> Data to use:
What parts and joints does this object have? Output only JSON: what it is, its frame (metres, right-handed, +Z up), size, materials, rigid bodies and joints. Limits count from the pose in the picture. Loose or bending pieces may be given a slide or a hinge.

---

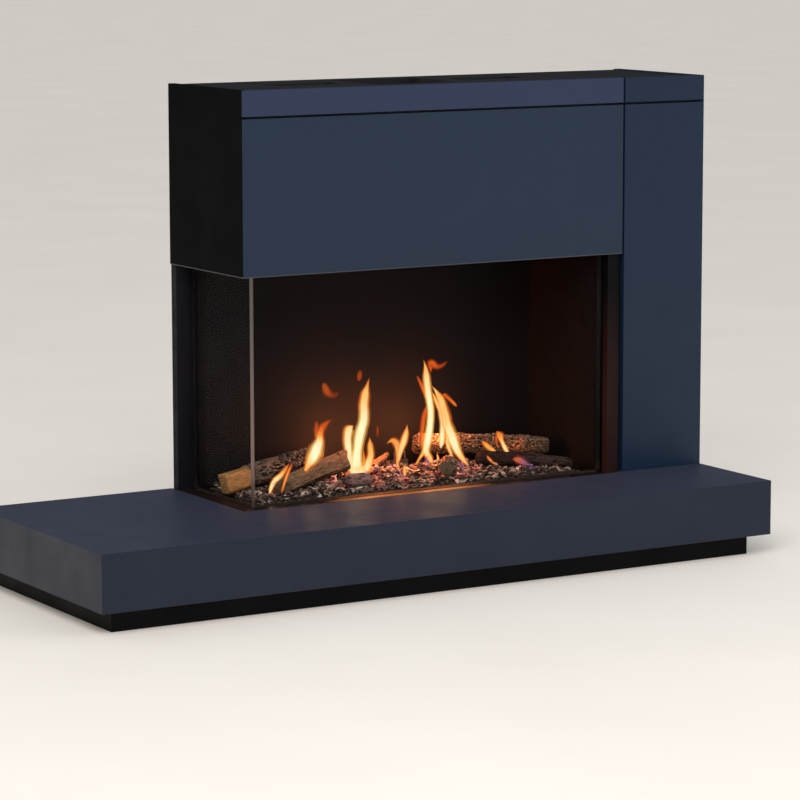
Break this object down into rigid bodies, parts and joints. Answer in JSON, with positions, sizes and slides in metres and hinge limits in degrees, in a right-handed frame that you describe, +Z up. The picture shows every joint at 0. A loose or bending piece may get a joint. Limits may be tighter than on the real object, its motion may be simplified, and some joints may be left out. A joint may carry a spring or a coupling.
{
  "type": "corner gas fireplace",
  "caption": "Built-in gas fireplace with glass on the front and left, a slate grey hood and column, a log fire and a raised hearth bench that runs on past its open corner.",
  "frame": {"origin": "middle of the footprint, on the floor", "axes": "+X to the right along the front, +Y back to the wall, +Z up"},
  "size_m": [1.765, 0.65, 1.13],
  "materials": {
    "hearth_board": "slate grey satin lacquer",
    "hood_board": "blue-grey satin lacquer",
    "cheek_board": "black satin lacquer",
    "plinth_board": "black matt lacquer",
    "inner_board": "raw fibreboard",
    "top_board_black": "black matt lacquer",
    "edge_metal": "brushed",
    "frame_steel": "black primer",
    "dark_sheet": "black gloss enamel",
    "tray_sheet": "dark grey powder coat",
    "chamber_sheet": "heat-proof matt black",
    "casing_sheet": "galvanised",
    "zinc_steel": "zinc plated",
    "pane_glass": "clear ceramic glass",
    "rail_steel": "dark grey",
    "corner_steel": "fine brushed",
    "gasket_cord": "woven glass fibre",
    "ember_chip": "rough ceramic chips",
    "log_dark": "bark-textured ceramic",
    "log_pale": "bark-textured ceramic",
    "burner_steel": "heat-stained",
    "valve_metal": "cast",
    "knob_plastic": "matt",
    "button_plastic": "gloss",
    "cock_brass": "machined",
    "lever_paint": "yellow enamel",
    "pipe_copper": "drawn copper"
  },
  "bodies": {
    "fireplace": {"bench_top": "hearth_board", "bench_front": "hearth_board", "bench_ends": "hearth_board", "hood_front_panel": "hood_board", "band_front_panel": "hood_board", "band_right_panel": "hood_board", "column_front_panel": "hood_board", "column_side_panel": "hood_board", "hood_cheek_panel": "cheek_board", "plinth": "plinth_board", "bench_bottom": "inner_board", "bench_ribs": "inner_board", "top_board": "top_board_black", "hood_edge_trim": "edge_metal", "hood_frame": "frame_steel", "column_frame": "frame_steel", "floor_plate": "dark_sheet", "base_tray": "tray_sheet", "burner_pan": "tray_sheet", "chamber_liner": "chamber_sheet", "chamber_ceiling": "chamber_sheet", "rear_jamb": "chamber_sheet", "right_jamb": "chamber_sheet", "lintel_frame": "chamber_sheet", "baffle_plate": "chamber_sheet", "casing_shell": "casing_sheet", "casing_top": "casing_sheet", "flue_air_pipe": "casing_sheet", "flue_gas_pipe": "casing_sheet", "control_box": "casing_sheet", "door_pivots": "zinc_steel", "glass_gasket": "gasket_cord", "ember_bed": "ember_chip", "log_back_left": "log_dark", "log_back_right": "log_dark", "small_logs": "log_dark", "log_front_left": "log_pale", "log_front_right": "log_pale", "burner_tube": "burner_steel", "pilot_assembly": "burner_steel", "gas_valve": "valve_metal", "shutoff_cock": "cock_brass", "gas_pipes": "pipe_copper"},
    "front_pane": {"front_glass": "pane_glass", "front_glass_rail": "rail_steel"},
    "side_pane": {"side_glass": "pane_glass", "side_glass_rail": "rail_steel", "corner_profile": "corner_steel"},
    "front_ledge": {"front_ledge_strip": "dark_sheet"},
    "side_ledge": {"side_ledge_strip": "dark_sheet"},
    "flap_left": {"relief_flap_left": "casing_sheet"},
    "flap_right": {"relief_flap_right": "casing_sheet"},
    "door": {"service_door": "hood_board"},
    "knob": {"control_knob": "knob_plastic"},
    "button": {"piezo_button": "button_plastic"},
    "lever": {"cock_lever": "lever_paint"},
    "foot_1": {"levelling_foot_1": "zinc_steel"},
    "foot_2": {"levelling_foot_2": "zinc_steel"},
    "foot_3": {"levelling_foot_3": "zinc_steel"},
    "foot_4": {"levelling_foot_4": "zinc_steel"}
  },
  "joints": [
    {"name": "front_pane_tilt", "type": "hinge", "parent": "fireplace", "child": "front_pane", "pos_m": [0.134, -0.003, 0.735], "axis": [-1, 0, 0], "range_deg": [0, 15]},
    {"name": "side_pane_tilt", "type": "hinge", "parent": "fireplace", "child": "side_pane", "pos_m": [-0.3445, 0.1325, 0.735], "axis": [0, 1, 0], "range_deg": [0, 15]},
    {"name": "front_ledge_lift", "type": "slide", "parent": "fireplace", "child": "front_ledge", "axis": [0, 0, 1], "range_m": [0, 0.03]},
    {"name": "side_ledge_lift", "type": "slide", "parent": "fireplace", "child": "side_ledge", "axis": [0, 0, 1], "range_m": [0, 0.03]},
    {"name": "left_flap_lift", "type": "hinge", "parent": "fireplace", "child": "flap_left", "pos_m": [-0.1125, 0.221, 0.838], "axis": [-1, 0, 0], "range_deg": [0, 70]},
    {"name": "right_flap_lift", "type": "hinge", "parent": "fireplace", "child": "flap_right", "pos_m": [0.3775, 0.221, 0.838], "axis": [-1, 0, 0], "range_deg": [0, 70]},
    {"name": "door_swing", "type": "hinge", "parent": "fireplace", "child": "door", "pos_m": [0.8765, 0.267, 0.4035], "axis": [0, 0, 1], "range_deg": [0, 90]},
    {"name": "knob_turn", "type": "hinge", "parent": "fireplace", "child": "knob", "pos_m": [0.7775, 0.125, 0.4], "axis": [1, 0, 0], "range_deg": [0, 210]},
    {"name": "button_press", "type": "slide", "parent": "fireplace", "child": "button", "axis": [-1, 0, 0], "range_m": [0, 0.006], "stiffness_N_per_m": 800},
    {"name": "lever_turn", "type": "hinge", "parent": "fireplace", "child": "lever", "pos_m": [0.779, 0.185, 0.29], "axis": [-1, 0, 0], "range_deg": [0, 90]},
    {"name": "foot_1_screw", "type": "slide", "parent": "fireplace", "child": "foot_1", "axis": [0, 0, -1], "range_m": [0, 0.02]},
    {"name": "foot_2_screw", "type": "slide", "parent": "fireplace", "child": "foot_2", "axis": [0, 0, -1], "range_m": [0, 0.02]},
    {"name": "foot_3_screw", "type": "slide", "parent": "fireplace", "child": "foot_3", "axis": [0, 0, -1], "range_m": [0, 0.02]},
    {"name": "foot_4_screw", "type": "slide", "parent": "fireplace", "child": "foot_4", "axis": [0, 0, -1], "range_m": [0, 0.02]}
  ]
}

...

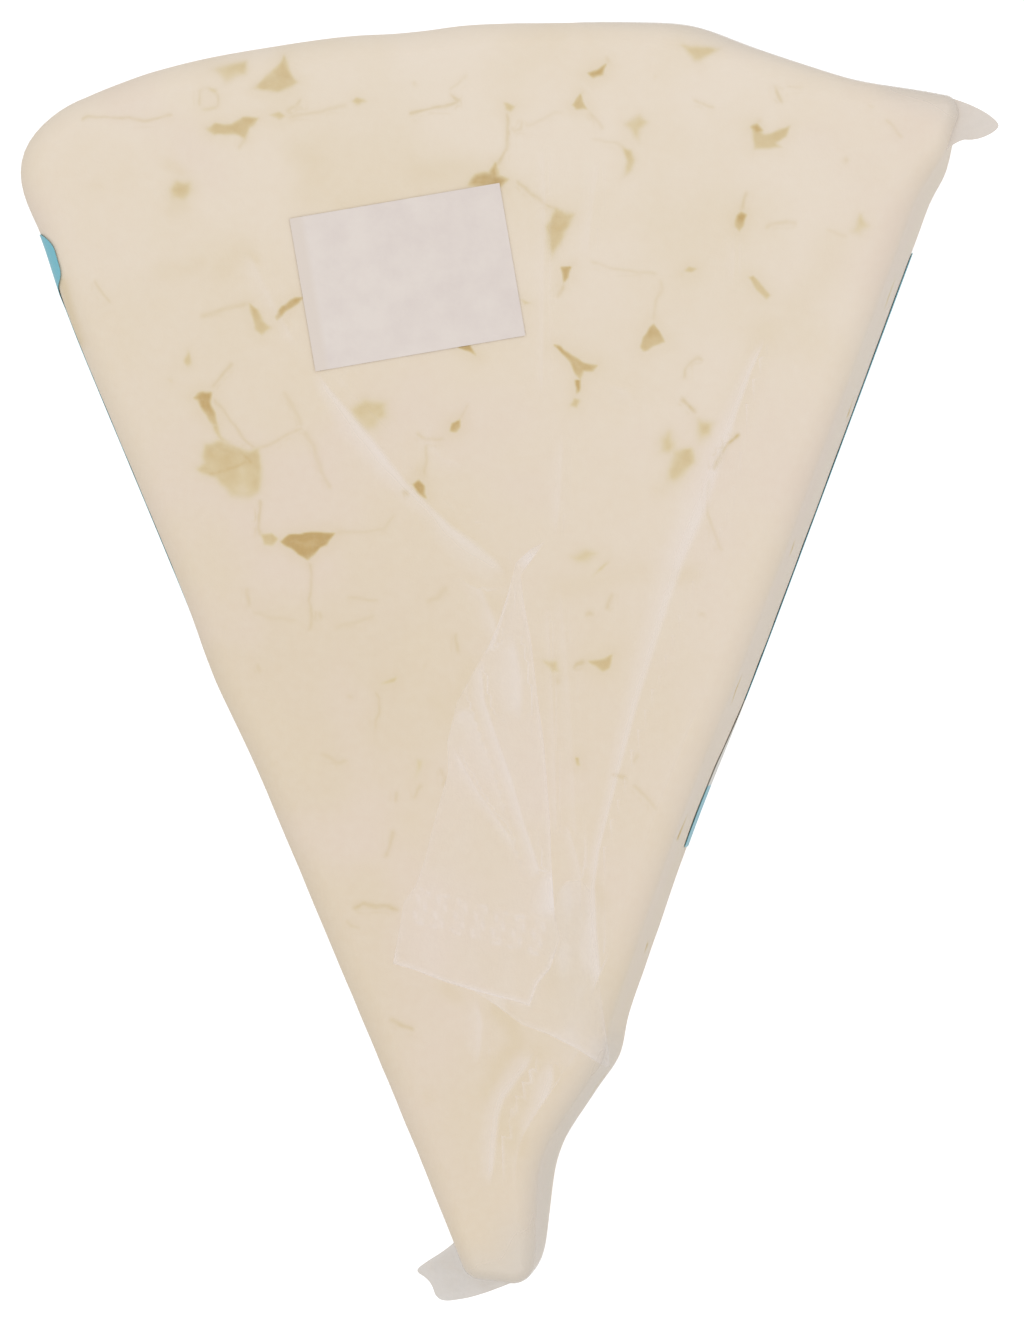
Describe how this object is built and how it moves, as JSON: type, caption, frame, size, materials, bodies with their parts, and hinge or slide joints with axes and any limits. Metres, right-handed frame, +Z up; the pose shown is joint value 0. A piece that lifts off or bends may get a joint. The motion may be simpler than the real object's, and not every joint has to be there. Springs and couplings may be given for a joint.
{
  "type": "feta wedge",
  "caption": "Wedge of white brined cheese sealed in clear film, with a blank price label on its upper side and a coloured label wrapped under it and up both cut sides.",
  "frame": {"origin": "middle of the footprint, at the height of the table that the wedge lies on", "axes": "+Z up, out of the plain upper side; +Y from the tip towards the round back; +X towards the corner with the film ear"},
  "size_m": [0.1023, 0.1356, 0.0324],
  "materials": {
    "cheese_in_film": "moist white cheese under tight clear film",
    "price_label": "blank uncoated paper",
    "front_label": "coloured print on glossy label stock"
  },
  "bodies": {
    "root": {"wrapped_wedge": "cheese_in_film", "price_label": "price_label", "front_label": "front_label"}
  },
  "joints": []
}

> Set task:
Search the entries for the word "JSON", then list each line that holds it.

> Solution to this task:
What parts and joints does this object have? Output only JSON: what it is, its frame (metres, right-handed, +Z up), size, materials, rigid bodies and joints. Limits count from the pose in the picture. Loose or bending pieces may be given a slide or a hinge.
Break this object down into rigid bodies, parts and joints. Answer in JSON, with positions, sizes and slides in metres and hinge limits in degrees, in a right-handed frame that you describe, +Z up. The picture shows every joint at 0. A loose or bending piece may get a joint. Limits may be tighter than on the real object, its motion may be simplified, and some joints may be left out. A joint may carry a spring or a coupling.
Describe how this object is built and how it moves, as JSON: type, caption, frame, size, materials, bodies with their parts, and hinge or slide joints with axes and any limits. Metres, right-handed frame, +Z up; the pose shown is joint value 0. A piece that lifts off or bends may get a joint. The motion may be simpler than the real object's, and not every joint has to be there. Springs and couplings may be given for a joint.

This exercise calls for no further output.